A Child's Treasury Of Shaq's Greatest Moments

by Alex Gilman · June 3, 2011

    There are some celebrities that will always be tied to the skill or trait that made them famous. How famous would Eric Clapton be without his hands? What if J. Lo's ass was lost in a freak airplane seat accident? But then there are also celebrities for whom their initial talent was only part of the equation, people who will stay famous forever, no matter what they're doing. One of those people is a 7'1" friendly giant, one of the most dominant big men of all time, and a guy who left a pretty strong impression here in Los Angeles. If you thought Shaquille O'Neal was going to fade out of the spotlight just because he's not shattering backboards anymore, you clearly weren't paying attention.
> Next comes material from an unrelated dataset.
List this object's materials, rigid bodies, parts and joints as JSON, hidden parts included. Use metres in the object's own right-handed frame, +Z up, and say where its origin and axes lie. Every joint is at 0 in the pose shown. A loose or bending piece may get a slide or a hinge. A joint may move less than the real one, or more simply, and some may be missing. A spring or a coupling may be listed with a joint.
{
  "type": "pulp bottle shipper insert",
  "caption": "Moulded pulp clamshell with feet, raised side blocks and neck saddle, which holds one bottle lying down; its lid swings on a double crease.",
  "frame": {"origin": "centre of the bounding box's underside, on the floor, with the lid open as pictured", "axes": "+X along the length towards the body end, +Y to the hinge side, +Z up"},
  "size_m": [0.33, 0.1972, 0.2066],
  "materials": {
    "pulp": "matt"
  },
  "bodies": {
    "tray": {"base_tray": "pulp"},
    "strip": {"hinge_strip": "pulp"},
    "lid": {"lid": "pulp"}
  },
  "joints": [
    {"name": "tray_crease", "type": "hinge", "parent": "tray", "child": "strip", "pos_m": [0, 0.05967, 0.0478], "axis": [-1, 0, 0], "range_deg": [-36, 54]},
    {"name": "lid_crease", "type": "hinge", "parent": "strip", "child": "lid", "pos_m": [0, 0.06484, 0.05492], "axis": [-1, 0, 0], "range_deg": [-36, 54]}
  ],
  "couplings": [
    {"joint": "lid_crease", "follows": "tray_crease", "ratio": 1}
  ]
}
    But just because we're not saying goodbye to Shaq the entertainer, Shaq the rapper, Shaq the actor (if anything, this is going to give him more free time to act, so, yeah) or Shaq the human statue, that doesn't mean that his presence on the basketball court won't be severely missed (in fact, a Celtics fan might claim that his presence was already severely missed when he was on the team this year). So as we look back on the often amazing, always hilarious career of Shaquille O'Neal, let's celebrate some of the greatest moments in the Enshaqlopedia- so far.


    A lot gets made out of Shaq's classically misaligned philosophical musings, bursts of genius like:

    "My game is like the Pythagorean theorem, there ain't no answer."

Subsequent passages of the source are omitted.